Seuls l’industrie agroalimentaire et le gouvernement tirent profit de l’accord, a-t-il expliqué Et pourtant le gouvernement avait promis un rebond économique profitable pour tous. M. Hoffman a également été franc lorsqu’on lui a demandé s’il pensait qu’il y avait un lien entre l’accord d’exportation du PCC et l’augmentation des terrains sinistrés à cause des incendies de forêt depuis 2019.

« La question d’un rapport [entre les deux] ne se pose même pas. C’est absolument lié. »

La carcasse d’un capybara dans une zone touchée par un incendie de forêt dans la région de Chiquitania, à Santa Cruz, en août 2019. (Cesar Calani Cosso/Epoch Times)

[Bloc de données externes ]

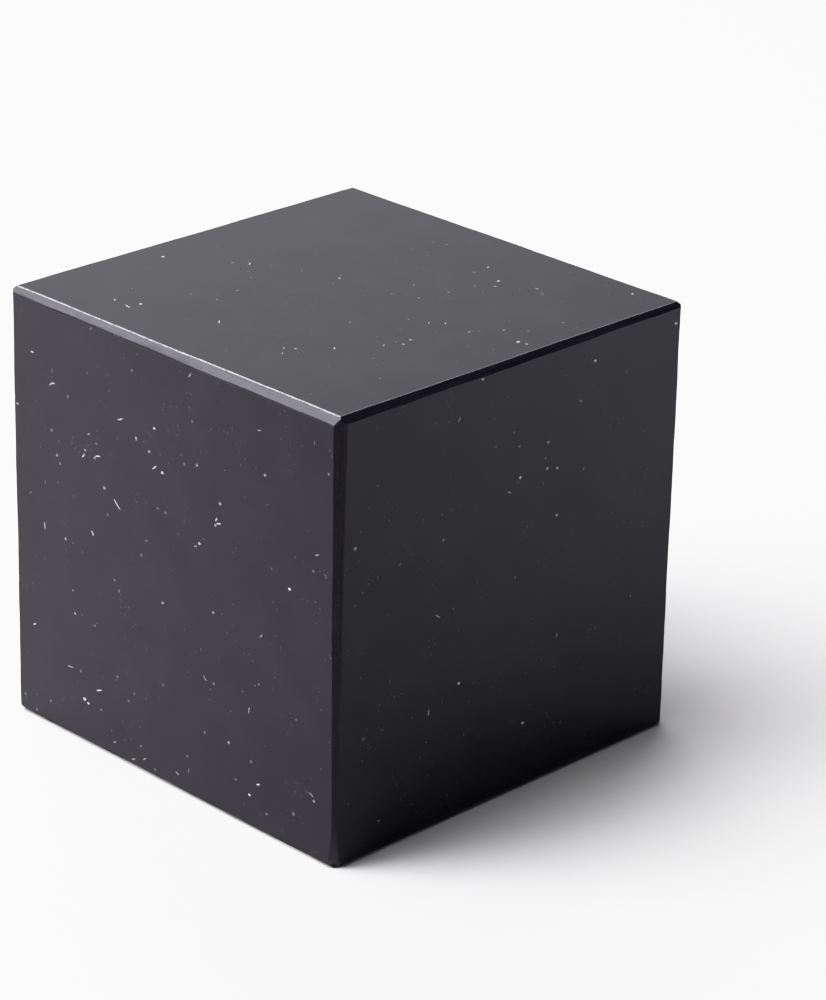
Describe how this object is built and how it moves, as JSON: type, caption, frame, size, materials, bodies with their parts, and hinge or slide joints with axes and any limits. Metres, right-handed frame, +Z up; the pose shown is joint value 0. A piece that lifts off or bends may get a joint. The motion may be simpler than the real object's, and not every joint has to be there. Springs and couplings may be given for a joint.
{
  "type": "polished stone cube",
  "caption": "Solid polished black stone cube with narrow ground edges and fine pale mineral flecks.",
  "frame": {"origin": "middle of the base, on the surface that the cube stands on", "axes": "+Z up; X, Y and Z square to the six polished faces"},
  "size_m": [0.05, 0.05, 0.0492],
  "materials": {
    "polished_black_stone": "black stone polished to a soft gloss, with fine pale mineral flecks"
  },
  "bodies": {
    "root": {"stone_cube": "polished_black_stone"}
  },
  "joints": []
}
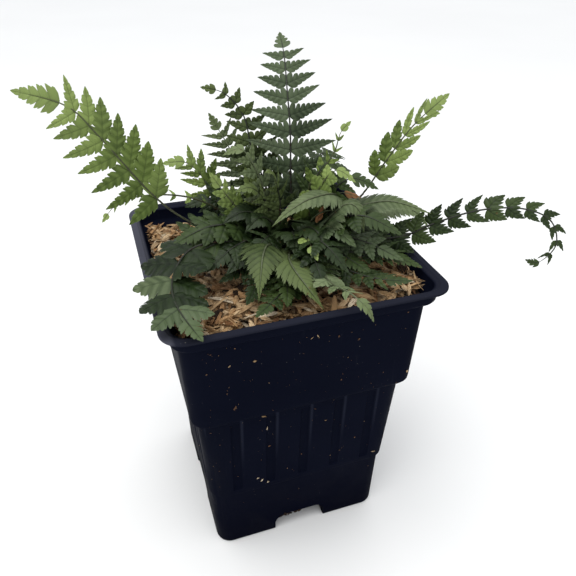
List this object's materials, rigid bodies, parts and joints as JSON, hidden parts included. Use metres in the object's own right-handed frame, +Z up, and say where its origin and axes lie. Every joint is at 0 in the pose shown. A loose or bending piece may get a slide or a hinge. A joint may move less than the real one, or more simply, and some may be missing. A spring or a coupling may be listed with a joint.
{
  "type": "potted fern",
  "caption": "Square tapering black nursery pot filled with growing mix under rice-hull mulch, with a small leathery fern whose toothed fronds stand, arch and hang over the rim.",
  "frame": {"origin": "middle of the flat underside of the pot, on the surface that it stands on", "axes": "+Z up; +X towards the pot's right side and -Y towards its front as the picture shows it, both square to the pot's sides"},
  "size_m": [0.1838, 0.1144, 0.2033],
  "materials": {
    "pot_plastic": "matt, near black with a blue cast",
    "growing_mix": "dark, rough and crumbly",
    "rice_hulls": "straw-coloured chips",
    "rhizome": "dark brown, scaly",
    "mature_leaf": "dark green, slightly glossy",
    "mid_leaf": "grey green, satin",
    "fresh_leaf": "yellow green, satin"
  },
  "bodies": {
    "root": {"crown": "rhizome", "frond_arch_left": "mid_leaf", "frond_arch_right": "mid_leaf", "frond_back_left": "mature_leaf", "frond_back_pale": "mid_leaf", "frond_back_right": "mature_leaf", "frond_front": "mid_leaf", "frond_left": "mature_leaf", "frond_left_back": "fresh_leaf", "frond_left_corner": "mature_leaf", "frond_left_dark": "mature_leaf", "frond_left_low": "mature_leaf", "frond_long_left": "fresh_leaf", "frond_right_droop": "mature_leaf", "frond_right_low": "mature_leaf", "frond_right_mulch": "mature_leaf", "frond_right_pale": "mid_leaf", "frond_right_up": "fresh_leaf", "frond_rim": "mid_leaf", "frond_shade": "mature_leaf", "frond_small_front": "mature_leaf", "frond_star": "mid_leaf", "frond_thin_left": "fresh_leaf", "frond_unfurling": "fresh_leaf", "frond_upright": "mature_leaf", "frond_young_left": "fresh_leaf", "frond_young_mid": "fresh_leaf", "mulch": "rice_hulls", "pot": "pot_plastic", "soil": "growing_mix"}
  },
  "joints": []
}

Il est légal pour les agriculteurs et les éleveurs d’utiliser la culture sur brûlis grâce à une loi que Morales a promulguée le 25 avril 2019, à l’époque de la signature de l’accord commercial avec le PCC. Dans le cadre de ce qu’il appelle une « politique de gestion intégrale des incendies », le gouvernement délivre des permis de défrichage par le feu. Grâce à cette politique, le gouvernement accorde des permis valables trois ans pour les exploitations ayant des perspectives agricoles et cinq ans pour les exploitations tournées vers l’élevage. La loi prévoit également une réduction des amendes pour ceux qui brûlent des terres sans autorisation du gouvernement, à condition qu’elles soient payées en temps voulu.

De retour au ranch, M. Vargas reste équivoque quant aux incendies de forêt. « Que peut-on faire ? Sommes-nous censés refuser de l’argent ? » M. Vargas s’interroge tout en regardant les vaches paître dans son champ. « Bien sûr, ils [les incendies] sont mauvais chaque année, mais ils finissent toujours par s’éteindre« .

Epoch Times a contacté le bureau du ministre du Commerce extérieur et de l’Intégration, qui a refusé de commenter.